Background Paper: How CBO Estimates the Costs of Reducing Greenhouse-Gas Emissions, April 2009

  • “Households and businesses in a modern industrial economy like that of the United States emit a number of different greenhouse gases through a wide variety of activities—any or all of which might be regulated under a mitigation program. The Environmental Protection Agency (EPA) estimates that, in 2006, U.S. emissions of greenhouse gases amounted to nearly 7.1 billion metric tons of carbon dioxide equivalent (MT CO2e)—about 85 percent in the form of carbon dioxide (CO2), 8 percent in the form of methane (CH4), 5 percent in the form of nitrous oxide (N2O), and 2 percent in the form of other (mainly fluorinated) gases.

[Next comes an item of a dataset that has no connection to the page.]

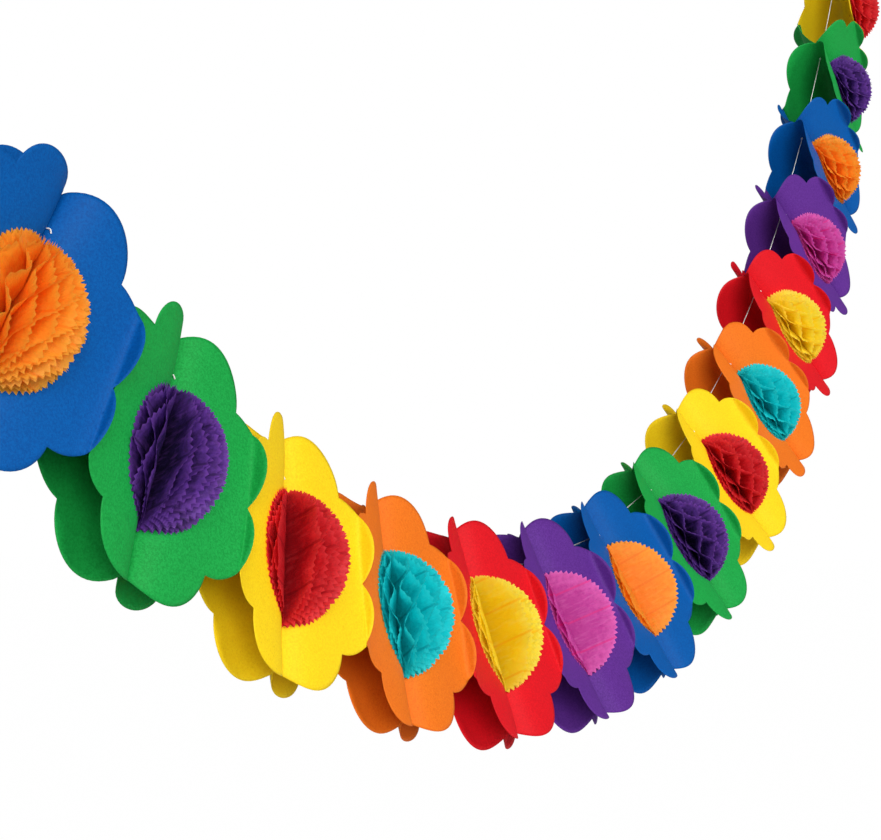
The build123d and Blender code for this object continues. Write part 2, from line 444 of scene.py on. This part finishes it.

About 86 percent of those emissions (including most of the CO2 emissions) were directly related to the generation and consumption of energy, while the remaining 14 percent came from industrial and agricultural processes as diverse as the production of cement and the management of landfills, wastewater, and agricultural soils. About 94 percent of the CO2 was emitted directly through the combustion of fossil fuels—40 percent from petroleum products, 35 percent from coal, and 19 percent from natural gas. The generation of electricity accounted for about 34 percent of total greenhouse-gas emissions; if emissions from electricity generation are attributed to the sectors that consume the electricity, industry accounted for about 29 percent of total greenhouse gas emissions; transportation accounted for 28 percent; commercial and residential activities accounted for about 17 percent each, and agriculture accounted for about 8 percent. Those emissions were partially offset by the net absorption of roughly 900 million metric tons of CO2 by the nation’s forests and soils.”